> [To do]
Reproduce exactly the lines from the one containing "const boot = new THREE.Group();" down to the one containing "# bumper ribs", including both of those lines, and nothing else.

> [Given data]
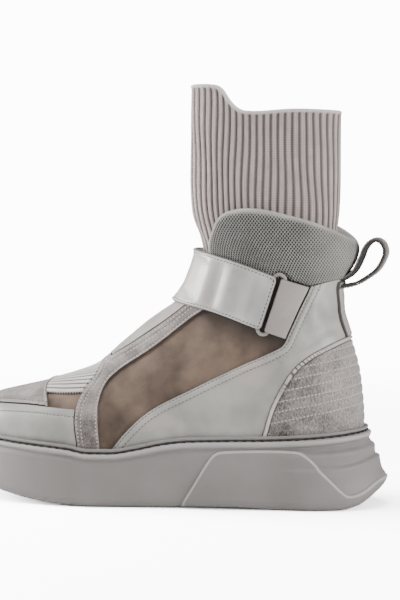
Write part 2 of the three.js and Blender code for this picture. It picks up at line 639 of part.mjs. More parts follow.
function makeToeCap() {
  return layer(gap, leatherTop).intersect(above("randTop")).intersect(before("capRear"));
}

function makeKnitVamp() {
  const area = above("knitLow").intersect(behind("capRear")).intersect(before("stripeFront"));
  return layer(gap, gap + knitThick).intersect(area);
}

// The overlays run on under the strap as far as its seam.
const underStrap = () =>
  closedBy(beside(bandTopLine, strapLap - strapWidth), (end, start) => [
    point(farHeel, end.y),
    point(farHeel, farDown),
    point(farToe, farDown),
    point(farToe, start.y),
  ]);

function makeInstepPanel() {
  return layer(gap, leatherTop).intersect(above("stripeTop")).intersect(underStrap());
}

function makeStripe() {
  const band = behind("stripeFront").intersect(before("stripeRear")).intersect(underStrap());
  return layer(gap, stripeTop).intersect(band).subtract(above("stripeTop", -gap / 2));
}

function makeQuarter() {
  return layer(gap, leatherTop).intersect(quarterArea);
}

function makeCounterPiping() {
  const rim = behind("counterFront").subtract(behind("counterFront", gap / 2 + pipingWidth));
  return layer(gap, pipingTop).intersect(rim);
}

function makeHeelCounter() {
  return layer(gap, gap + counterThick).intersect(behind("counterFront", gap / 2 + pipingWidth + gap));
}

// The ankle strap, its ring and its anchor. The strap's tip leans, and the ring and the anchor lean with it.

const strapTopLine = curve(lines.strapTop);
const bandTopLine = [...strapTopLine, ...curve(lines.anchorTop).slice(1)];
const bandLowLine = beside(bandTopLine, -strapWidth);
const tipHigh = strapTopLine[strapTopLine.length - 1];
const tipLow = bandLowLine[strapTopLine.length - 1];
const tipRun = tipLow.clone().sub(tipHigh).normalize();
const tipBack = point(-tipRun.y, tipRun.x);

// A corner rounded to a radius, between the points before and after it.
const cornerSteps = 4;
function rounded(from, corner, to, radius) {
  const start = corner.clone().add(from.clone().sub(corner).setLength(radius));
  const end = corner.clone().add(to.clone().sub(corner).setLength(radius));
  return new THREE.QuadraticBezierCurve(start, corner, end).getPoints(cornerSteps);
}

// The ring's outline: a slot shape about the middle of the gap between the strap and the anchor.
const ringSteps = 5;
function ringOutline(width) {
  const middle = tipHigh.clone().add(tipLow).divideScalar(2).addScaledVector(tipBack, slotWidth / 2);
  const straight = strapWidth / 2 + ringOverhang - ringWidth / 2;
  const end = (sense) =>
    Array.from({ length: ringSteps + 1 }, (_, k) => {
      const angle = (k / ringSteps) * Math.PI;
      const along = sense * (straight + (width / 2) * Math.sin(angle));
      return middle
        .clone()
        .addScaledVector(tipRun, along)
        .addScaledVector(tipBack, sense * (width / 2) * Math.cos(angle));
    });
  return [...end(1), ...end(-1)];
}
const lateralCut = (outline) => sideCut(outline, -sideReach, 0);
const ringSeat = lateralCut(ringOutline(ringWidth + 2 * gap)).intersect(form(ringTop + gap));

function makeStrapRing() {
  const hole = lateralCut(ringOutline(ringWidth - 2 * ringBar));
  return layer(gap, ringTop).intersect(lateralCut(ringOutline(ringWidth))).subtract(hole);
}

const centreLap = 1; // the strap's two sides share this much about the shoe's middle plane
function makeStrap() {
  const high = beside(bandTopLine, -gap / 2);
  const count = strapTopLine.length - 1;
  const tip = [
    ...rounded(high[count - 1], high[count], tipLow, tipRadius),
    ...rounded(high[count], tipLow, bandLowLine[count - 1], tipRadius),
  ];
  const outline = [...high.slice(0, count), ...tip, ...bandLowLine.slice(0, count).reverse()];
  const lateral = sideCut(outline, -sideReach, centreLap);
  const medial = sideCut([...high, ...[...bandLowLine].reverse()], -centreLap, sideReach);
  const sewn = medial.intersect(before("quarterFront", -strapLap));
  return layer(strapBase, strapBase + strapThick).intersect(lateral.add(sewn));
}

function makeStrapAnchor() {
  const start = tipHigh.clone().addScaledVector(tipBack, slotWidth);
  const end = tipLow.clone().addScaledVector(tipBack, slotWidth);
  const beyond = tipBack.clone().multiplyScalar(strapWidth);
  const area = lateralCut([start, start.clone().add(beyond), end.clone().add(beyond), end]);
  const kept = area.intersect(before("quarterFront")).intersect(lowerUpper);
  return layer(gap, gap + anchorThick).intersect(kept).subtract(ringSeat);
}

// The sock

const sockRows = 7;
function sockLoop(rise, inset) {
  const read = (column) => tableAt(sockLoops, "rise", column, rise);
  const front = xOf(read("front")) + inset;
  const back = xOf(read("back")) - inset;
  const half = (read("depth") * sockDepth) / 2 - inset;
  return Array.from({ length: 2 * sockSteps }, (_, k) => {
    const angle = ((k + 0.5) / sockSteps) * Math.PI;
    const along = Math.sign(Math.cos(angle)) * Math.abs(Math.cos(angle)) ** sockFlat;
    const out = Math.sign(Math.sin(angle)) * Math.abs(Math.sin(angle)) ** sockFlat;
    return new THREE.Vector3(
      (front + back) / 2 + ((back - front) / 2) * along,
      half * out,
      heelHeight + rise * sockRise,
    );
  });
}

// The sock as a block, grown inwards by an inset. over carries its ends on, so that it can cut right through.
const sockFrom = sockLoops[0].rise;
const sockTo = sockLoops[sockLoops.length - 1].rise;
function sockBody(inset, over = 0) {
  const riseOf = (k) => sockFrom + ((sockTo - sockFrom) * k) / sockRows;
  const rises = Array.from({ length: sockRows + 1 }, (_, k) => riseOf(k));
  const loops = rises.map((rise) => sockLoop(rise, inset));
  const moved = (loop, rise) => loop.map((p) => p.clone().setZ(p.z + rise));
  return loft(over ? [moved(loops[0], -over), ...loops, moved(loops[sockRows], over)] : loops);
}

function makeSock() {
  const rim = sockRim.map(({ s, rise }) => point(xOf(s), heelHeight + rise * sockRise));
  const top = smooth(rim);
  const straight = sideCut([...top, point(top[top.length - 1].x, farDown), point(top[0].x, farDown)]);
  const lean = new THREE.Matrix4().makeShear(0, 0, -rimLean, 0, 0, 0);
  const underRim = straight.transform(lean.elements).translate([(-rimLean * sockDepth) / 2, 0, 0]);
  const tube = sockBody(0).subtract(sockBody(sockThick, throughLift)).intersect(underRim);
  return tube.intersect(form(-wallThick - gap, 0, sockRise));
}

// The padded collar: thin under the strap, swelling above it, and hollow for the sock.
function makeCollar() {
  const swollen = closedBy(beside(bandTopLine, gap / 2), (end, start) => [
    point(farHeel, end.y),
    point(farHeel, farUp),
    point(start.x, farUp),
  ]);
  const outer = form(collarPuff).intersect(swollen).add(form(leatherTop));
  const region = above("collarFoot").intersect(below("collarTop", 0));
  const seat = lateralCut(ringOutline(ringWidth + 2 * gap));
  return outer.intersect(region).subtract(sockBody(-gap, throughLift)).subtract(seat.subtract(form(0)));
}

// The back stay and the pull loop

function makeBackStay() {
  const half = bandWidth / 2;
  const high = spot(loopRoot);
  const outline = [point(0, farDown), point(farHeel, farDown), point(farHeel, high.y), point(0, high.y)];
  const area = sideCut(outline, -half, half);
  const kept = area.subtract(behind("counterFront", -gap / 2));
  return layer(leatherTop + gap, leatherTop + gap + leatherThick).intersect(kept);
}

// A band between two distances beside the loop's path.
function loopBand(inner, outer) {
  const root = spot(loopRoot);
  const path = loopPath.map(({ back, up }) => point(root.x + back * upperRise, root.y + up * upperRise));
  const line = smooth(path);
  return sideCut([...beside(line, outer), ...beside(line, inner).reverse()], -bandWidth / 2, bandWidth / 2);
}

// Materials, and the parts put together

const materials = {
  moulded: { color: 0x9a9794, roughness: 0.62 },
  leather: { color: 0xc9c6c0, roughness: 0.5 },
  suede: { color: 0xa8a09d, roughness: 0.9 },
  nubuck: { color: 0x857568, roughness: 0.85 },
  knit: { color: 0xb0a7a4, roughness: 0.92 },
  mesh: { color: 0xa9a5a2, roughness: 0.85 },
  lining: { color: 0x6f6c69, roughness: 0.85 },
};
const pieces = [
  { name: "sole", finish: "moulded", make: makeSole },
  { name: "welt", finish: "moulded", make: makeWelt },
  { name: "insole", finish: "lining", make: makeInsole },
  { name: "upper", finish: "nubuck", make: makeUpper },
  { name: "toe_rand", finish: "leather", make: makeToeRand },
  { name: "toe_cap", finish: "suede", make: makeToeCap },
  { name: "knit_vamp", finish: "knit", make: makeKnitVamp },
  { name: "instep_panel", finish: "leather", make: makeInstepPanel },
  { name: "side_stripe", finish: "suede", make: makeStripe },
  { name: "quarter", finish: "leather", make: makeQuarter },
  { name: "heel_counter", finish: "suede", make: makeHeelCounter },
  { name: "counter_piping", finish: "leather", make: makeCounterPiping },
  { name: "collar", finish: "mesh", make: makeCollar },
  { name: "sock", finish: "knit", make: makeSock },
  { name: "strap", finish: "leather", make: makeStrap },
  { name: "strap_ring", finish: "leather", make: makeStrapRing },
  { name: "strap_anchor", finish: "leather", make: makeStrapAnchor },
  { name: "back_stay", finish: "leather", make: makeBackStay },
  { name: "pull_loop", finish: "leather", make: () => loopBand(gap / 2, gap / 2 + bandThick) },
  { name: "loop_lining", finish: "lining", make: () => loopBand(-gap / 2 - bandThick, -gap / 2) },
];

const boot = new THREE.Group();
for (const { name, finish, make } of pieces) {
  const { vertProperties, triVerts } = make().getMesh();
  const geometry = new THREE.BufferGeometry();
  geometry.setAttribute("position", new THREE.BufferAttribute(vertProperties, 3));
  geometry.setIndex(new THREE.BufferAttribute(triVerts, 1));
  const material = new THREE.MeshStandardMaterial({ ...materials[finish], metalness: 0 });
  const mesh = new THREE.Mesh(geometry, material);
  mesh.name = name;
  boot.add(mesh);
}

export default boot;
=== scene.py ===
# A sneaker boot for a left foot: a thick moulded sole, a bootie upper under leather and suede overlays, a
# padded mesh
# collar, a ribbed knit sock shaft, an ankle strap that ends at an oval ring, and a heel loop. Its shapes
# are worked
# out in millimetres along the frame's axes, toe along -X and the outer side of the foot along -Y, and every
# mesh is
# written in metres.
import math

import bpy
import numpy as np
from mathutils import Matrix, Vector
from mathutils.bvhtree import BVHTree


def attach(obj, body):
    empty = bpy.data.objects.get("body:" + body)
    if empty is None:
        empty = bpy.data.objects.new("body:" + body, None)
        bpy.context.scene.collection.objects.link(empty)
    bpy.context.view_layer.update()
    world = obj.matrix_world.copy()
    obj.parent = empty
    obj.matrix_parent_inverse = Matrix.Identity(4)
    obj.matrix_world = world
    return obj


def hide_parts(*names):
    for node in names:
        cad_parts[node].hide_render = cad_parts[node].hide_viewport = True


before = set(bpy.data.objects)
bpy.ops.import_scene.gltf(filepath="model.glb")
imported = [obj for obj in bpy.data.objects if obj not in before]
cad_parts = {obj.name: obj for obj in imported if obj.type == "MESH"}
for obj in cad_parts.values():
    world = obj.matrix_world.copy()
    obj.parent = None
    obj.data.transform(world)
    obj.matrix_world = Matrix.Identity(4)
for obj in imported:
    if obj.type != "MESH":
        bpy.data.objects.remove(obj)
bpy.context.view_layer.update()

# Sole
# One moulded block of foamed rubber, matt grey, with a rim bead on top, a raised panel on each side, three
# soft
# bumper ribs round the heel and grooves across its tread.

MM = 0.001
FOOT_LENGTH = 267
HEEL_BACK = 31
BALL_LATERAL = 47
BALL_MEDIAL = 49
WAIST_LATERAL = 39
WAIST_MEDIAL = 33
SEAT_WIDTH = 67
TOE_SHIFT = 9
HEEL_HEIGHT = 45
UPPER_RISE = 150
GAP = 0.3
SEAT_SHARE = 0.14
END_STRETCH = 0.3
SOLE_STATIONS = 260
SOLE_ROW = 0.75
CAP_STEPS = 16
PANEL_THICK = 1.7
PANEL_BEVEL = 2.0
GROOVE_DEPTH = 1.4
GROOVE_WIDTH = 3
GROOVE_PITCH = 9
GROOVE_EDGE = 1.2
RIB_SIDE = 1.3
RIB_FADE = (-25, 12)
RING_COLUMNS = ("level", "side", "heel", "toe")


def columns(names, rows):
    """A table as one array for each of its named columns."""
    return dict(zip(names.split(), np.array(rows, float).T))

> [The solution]
const boot = new THREE.Group();
for (const { name, finish, make } of pieces) {
  const { vertProperties, triVerts } = make().getMesh();
  const geometry = new THREE.BufferGeometry();
  geometry.setAttribute("position", new THREE.BufferAttribute(vertProperties, 3));
  geometry.setIndex(new THREE.BufferAttribute(triVerts, 1));
  const material = new THREE.MeshStandardMaterial({ ...materials[finish], metalness: 0 });
  const mesh = new THREE.Mesh(geometry, material);
  mesh.name = name;
  boot.add(mesh);
}

export default boot;
=== scene.py ===
# A sneaker boot for a left foot: a thick moulded sole, a bootie upper under leather and suede overlays, a
# padded mesh
# collar, a ribbed knit sock shaft, an ankle strap that ends at an oval ring, and a heel loop. Its shapes
# are worked
# out in millimetres along the frame's axes, toe along -X and the outer side of the foot along -Y, and every
# mesh is
# written in metres.
import math

import bpy
import numpy as np
from mathutils import Matrix, Vector
from mathutils.bvhtree import BVHTree


def attach(obj, body):
    empty = bpy.data.objects.get("body:" + body)
    if empty is None:
        empty = bpy.data.objects.new("body:" + body, None)
        bpy.context.scene.collection.objects.link(empty)
    bpy.context.view_layer.update()
    world = obj.matrix_world.copy()
    obj.parent = empty
    obj.matrix_parent_inverse = Matrix.Identity(4)
    obj.matrix_world = world
    return obj


def hide_parts(*names):
    for node in names:
        cad_parts[node].hide_render = cad_parts[node].hide_viewport = True


before = set(bpy.data.objects)
bpy.ops.import_scene.gltf(filepath="model.glb")
imported = [obj for obj in bpy.data.objects if obj not in before]
cad_parts = {obj.name: obj for obj in imported if obj.type == "MESH"}
for obj in cad_parts.values():
    world = obj.matrix_world.copy()
    obj.parent = None
    obj.data.transform(world)
    obj.matrix_world = Matrix.Identity(4)
for obj in imported:
    if obj.type != "MESH":
        bpy.data.objects.remove(obj)
bpy.context.view_layer.update()

# Sole
# One moulded block of foamed rubber, matt grey, with a rim bead on top, a raised panel on each side, three
# soft
# bumper ribs round the heel and grooves across its tread.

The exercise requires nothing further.